Now let's add the all together:
9999+999+99+9=11.106
and for the last possible code, we have ( 0000 ) so that's 1
11.106+1=11.107
So there are 11.107 different possible codes we can use to a 4 digit code.
am I right? Let me know.
One line in Python:
len([i for i in range(10000,20000) if `i`[1]
The problem may be easily solved if you recognize that you are asking for the number of combination with repetition. Combination because the order is not important for the group identification. Repetition because the symbol can be repeated. In the end the problem is asking for computing the number of combination with repetition with k=4 and n= 10. (n+k-1)!/(k!*(n-1)!).
You are genius! What is your IQ level. Pls tell. Thank you
I almost immediately figured out it was a combination with repetition. Going by the subtraction method didn't make sense to me since there was 10 000 possible passcodes that you could type in.
C(10.4)
combinatorics goes way over my head.
Just did this in Mathematica with a single line:
Length[Union[Map[Sort, IntegerDigits[Range[0, 9999], 10, 4]]]]
In total there should be normally 10 thousand different combinations for it.
1 - 9999 and 0000
so 10,000
However, you can re arange a 4 digit number 24 times in any order. 1,2,3,4.
So out of all 10,000 combinations only 24 will work. so 24 out of 10 i believe.
However, If the code is a 4 digit number where all the digits are the same e.g 7777
7777 still has 24 different combinations of order, even though the sevens in reality dont move.
Same with three sevens e.g 1777, or two sevens e.g 1177. They both have 24 different combinations of order even if they dont actually move.
Im probably wrong but :p
Second solution is quite good
Method 1: From 1:43 to 4:23 (2 minutes and 40 seconds)

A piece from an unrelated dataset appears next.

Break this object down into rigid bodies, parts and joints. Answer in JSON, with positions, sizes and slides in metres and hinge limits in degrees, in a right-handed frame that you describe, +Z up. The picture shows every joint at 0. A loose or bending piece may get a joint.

Method 2: From 5:13 to 10:59 (5 minutes and 46 seconds, over twice as long as method 1)
Would you really consider this a 'shortcut'? More brain power is needed to logically come up with and understand the procedure for method 2, thus taking more time. This also is the reason as to why this method takes twice as long to explain. Soooo as someone who's brain will probably forget this in less than a day, I'd prefer to use method 1.
Though very rare but I did figure it out because I knew this is a question of combinatorics
Method 1 was far easier for me to understand. But how do you calculate the x-choose-y values?
wait! when you did 13 chose 9, that's the formula for 13 chose 4. (though identical, not having the algebra there is skipping steps, which is always bad practice. and otherwise, you should have said to place 4 stars and have the 9 bars fill the remaining empty spots.)
also for the generalization at the end, if you had x0 through x(r-1) as you did in the original equation, the formula would have worked out nicer. n+r chose r
You'd better have some good insurance with a weak lock code like that. LMAO
Why in first method you didn’t choose the same no. Like 2 unique digits are chosen by 10c2 but remaining 2 same digits also needs to choosed by 9c1.....?
I have never heard of a kind of math that is 13 choose 9 so I was trying to figure out how it works and discovered something odd and likely not a coincidence. In the video you have 13 choose 9 represented as (13/9). First thing I tried was 13 factorial divided by 9 factorial. That equals 17,160. Now if I divide that answer by 24 (13+9), I get the correct answer in the video (715). What’s going on here?
I know this is a year old but you calculated the number of permutations, like if order counted, then you divided by 4! which gave you the combinations for 13 choose 9 (or 13 choose 4). The math for n choose r is n! / (r!(n-r)!)
3:13 didn't you miss one pattern with two unique digits? abab? So there should be 180 different codes with two unique digits.
The general solution misses out on an aspect that isn't covered by this problem. What if you can only use a digit a limited number of times?
I solved the problem using a method that can deal with that constraint. I used dynamic programming. Imagine a sub problem here. You have to pick n digits from a digit set of the first m digits. The solution to the problem is the sum of the solutions for the sub problems with a digit set of the m-1 first digits, and all numbers of digits
Woow I found the answer but only with observation not really with algebra but it worked ! All the solution explained in this videos are not at my actual level.....
An interesting challenge is is there a permutation stars and bars formula..
I did it with the pascal triangle
You start in the one of the top, then you move 4 numbers down to the left, then 9 numbers down to the right and you’ll get 715
Can you tell why it worked?
once my grandpa and I were discussing his cats:
he has 10 cats, but we never see more than 6 at a time, so maybe there are 6 shapeshifters choosing 10 skins.
this problem is similar to that of this video, but ours had the rule of no repeated cats.
without such a rule, you can just go: sum(sum(sum(sum(n)))). sum(n)=n(n+1)/2, (sum(n^2)+sum(n))/2=.... its long and inefficient, but t works.
Can someone please help me with the algebra? The combination-with-replacement formula, which some people in the comments already knew could have been used here, is (n + r - 1)! / [r! (n - 1)!]
However, Presh's answer is
(n + r - 1) C (r - 1) .
When I run that through the combination formula and do the algebra, I get
(n + r - 1)! / [ *n* ! ( *r* - 1)!] .
Did I somehow make an error in my math? Or is [r! (n - 1)!] somehow equal to [n! (r - 1)!] ??